In order to understand this you need to understand what a knife edge is and how a steel works, a knife edge has a v shape to it along the knife but up close it is not a perfect line. When you get really close, closer than you can with the naked eye, you can see the edge has nicks and the edge can even bend to one side or the other.
The breaks or nicks are smoothed out using a whetstone and the major bends to one side or the other is also smoothed out using a whetstone or abrasive sharpener. The nicks come from general use of a knife and hitting the cutting board, bones or other things with the knifes edge.
The bend back and forth of the edge also comes from use as well as just hitting the knife edge against other hard surfaces like serving utensils or pans. A steel further hones a blades edge and gets rid of bends to one side or the other using the finer steel rod or a diamond rod in the case of the Smith’s Sharpening Rod.
To use the Oval Sharpening Rod simply place the tip on a counter or table and run the knife edge along the flat part of the oval much as you would a regular steel. The cutting action you use down the rod and along the length of the blade ensures the full length of the blade gets attention while sharpening.
The cutting motion you use to sharpen the blade also makes sure you are cutting away from yourself and toward the counter or table for safety. The action is quite easy to learn and using an old knife or a cheaper one for practice will quickly get you in tune with how to use the sharpening rod.
The Sharpening Rod does a great job of fine honing and getting that razor sharp edge with just a little practice using the steel. It does not take all that much work to get a sharp knife like new using a steel and if you do have a rough knife edge a better sharpener like the Santoku from Smith’s can get the start to that edge you need.
Using some type of rod sharpener for knives like the handheld Santoku Knife Sharpener will give you the precise angle you need using the built in rods that will sharpen any steel knife. Most standard knives have a 46 degree angle which is 23 degrees on each side and the two rods are permanently mounted at this angle.

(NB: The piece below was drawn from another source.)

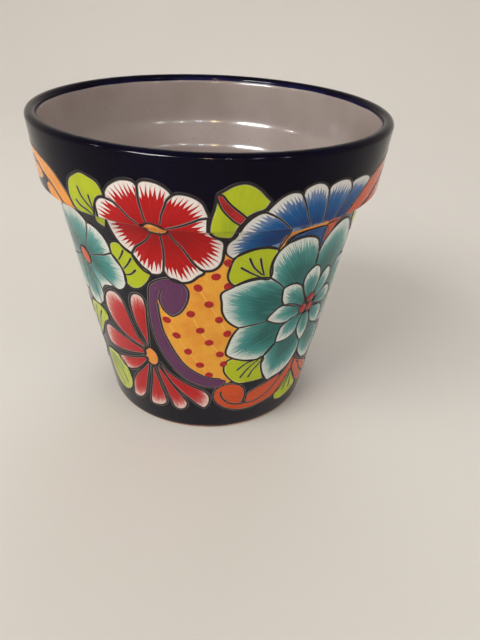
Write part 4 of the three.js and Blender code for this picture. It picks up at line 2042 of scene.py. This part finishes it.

The other set of rods on the Santoku Knife Sharpener are angled at 30 degrees or 15 degrees for each side of the edge specifically for a Santoku blade. Each set of rods are permanently mounted at the perfect angle to sharpen the particular knife the sharpener was designed for as well as being colored for easy identification.
The Santoku Sharpener has a nice handle and design to hold the sharpener tightly on on a counter or table and easily sharpen a knife by simply pulling it straight out the side of the sharpener. The sharpener is marked for quick identification for which sets of rods to use as well as being the same on each side of the sharpener so left or right handed chefs or cooks can sharpen their knives.
The 10″ Oval Diamond Sharpening Rod gives your knives that razor sharp final edge with its diamond impregnated interrupted surface to speed the sharpening of an edge. The interrupted ovals of the steel gives a unique advantage over the regular sharpening steel adding the benefit of a honing and final edge sharpening.
The Santoku Knife Sharpener gives either regular angled blades or the newer Santoku blades of kitchen knives a great sharp edge ready for that final touch up of a steel that the Sharpening Rod can give it. Smith’s has two great products with the 10″ Oval Diamond Sharpening Rod and the Santoku Knife Sharpener.
The 10″ Oval Diamond Knife Sharpener and the Santoku Sharpener are available widely in local stores such as Wal-Mart and KMart as well as several internet sites and of course from Smith’s website. I highly recommend the Smith’s Sharpening Rod and Santoku Knife Sharpener for a great set of kitchen knife sharpeners.